The precession of a spinning top in a gravitational field requires a torque calculation. The explanation of steering/counter-steering of a bicycle or motorcycle driving down the road requires a torque calculation.

Answer 3

Torque is needed just as linear velocity is needed. Both indicate something happening at a distance. Torque is force at a distance, and velocity is rotation at a distance. In general, when you have one you also have the other.

• If you have a force through some axis, there is going to be a torque generated from that force away from this axis.
• If you have a rotation about some axis, there is going to be tangential velocity generated from this rotation away from this axis.
• A theoretical pure torque is a zero force applied at infinity just as a pure linear velocity is a zero rotation at infinity.

So in general we need torques because they tell us where things happen. A force applied along an arbitrary axis needs to be transferred to the center of mass as force/torque pair in order to be used in the equations of motion. Quite similarly any defined motion needs to be transferred to the center of mass as a linear/angular pair in order to establish the momentum state of the body (also for use in the equations of motion).

Consider the general case of your problem. A pinned rigid body at B is acted up a short duration force (impact) $F$ at point A. The center of mass is located at C. There is going to be a reaction at the pin $B_y$.

The equations of motion can be expressed at either A, B or C if we take care to account for the proper torques and accelerations.

• At the center of mass C the term $c \alpha$ is the linear acceleration of the center of mass and $(\ell -c) F$ the torque due to the force $F$. $$ \begin{aligned} F + B_y & = m c \alpha \\ (\ell-c) F - c B_y & = I_C \alpha \end{aligned} $$
• At the pivot point B the mass moment of inertia $I_C$ is transferred to the pivot using the parallel axis theorem $$ \begin{aligned} F + B_y & = m c \alpha \\ \ell F & = (I_C + m c^2) \alpha \end{aligned} $$
• At the impact point A there is an inertial load $m \ell \alpha$ and it's torque to account for (see last term of 2nd equation). $$ \begin{aligned} F + B_y & = m c \alpha \\ -l B_y & = (I_C + m d^2) \alpha - m d \ell \alpha \end{aligned} $$ where $d=\ell-c$

For all of the cases above the equations couldn't be solved properly without the equivalent torques on the left hand side and the equivalent accelerations on the right hand size.
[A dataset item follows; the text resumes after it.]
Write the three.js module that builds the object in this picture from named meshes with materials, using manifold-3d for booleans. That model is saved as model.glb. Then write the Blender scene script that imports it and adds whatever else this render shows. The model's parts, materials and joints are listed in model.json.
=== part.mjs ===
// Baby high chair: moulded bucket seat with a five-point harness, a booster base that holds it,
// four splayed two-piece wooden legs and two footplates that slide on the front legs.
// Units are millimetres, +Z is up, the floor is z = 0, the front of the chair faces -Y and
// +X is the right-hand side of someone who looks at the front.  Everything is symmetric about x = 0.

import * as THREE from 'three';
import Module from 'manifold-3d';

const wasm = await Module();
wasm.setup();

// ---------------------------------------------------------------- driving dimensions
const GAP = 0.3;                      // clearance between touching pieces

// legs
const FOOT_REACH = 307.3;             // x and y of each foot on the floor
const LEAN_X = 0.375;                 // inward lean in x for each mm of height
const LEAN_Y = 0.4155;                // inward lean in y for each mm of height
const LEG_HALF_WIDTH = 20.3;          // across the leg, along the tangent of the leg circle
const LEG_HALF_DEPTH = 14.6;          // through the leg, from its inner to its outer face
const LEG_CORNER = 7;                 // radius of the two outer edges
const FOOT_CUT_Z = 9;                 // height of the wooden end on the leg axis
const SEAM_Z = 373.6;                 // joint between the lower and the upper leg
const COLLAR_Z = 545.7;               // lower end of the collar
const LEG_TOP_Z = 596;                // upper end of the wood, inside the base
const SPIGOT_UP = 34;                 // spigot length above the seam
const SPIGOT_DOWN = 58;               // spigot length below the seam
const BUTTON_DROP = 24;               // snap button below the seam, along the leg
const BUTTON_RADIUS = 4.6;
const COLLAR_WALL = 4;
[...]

There are coordinate system locations where linear accelerations are zero (like the pin location), and others where net torque is zero (and therefore not needed). But not at the same time. You either have to account for one or the other or both.

Answer 4

It's very easy: you need to consider torques if you cannon treat your objects as mass points.

Here is a simplest situation:
Imagine a body and two forces working on it, the forces being antiparallel and of equal strength, but not on the same line.
The transaltional laws only tell you, that the center of mass will not accelerate, they cannot predict the angular acceleration. To ensure that the situation is static, you need also to check that all torques are zero.

It's the other way round: setting the torques with respect to enough axes to be zero implies also the net force to be zero.
In a two dimensional statics problem for example, you can either consider (i.e. set to zero) the net force and the torque around one point, or the net force projection on one direction and the torques around two points, or just the torques around three points. Each possibility gives you the complete information you can get out of the fact, that the situation is static (in the sense, that every additional equation will be linearly dependent of the existing ones).